Using the data below, return the stretch from the line that contains "Turn this picture" through the line that contains "and an overflow.", both included, exactly as it stands and nothing beyond it.

======== MATERIAL PROVIDED ========

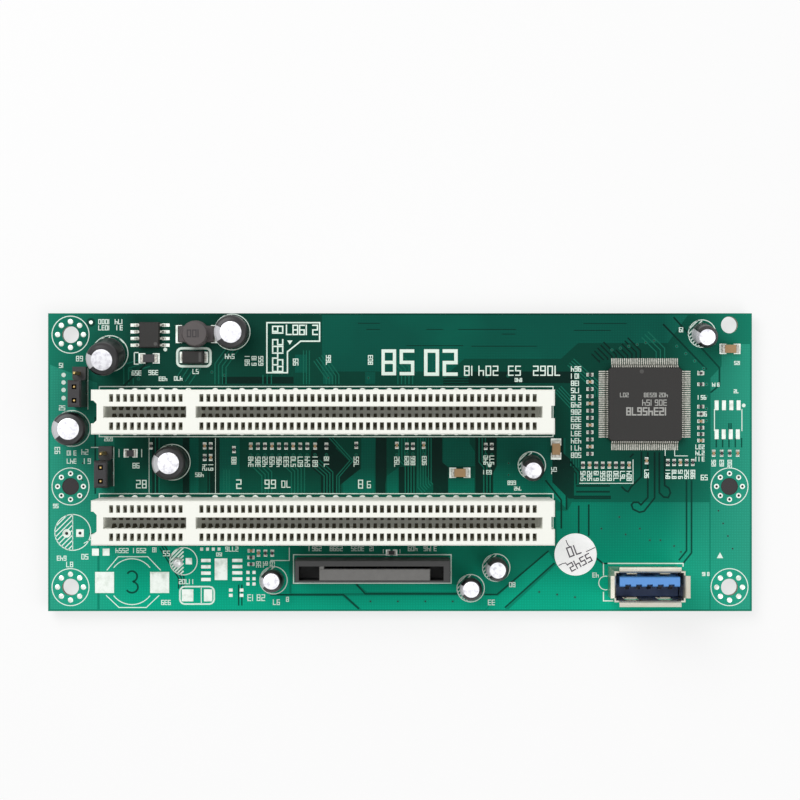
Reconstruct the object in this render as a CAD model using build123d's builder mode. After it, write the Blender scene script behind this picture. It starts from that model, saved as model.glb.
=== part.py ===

========
======== MATERIAL PROVIDED ========

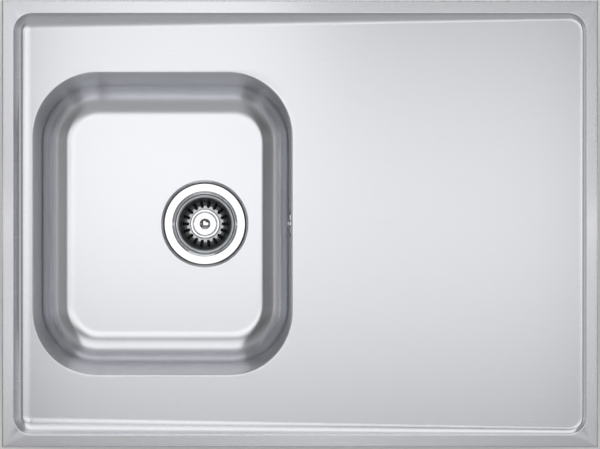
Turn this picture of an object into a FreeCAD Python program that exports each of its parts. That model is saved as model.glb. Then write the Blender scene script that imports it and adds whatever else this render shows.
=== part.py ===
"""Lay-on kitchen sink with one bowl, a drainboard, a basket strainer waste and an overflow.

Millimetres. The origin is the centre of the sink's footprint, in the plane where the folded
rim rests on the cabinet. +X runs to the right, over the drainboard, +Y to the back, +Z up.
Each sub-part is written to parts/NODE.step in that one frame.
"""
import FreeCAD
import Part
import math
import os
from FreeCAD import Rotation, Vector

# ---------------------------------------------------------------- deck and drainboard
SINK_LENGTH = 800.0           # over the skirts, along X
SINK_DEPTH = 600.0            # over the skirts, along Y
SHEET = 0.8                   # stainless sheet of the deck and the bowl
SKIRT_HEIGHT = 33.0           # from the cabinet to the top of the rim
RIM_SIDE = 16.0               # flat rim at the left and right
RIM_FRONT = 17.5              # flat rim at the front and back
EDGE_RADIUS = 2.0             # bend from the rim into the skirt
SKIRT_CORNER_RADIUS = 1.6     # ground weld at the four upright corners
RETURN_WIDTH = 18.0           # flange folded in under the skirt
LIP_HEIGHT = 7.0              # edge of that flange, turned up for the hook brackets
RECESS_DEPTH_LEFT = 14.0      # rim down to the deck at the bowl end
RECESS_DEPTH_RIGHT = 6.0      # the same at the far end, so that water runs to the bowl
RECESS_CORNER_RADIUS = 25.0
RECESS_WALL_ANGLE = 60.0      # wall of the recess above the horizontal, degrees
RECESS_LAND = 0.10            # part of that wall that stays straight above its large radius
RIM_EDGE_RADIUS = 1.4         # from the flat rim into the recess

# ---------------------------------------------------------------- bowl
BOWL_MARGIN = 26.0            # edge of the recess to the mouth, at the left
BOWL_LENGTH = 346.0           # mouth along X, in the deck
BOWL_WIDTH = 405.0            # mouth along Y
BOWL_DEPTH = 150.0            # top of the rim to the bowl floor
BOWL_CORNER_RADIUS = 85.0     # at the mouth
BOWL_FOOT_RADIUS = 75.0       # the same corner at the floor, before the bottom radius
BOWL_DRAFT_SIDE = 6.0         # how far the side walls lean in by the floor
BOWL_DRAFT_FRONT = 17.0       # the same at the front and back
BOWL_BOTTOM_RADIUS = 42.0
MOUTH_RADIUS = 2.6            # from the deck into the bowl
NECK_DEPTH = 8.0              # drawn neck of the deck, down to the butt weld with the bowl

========

### RESULT OF THE EXERCISE:
Turn this picture of an object into a FreeCAD Python program that exports each of its parts. That model is saved as model.glb. Then write the Blender scene script that imports it and adds whatever else this render shows.
=== part.py ===
"""Lay-on kitchen sink with one bowl, a drainboard, a basket strainer waste and an overflow.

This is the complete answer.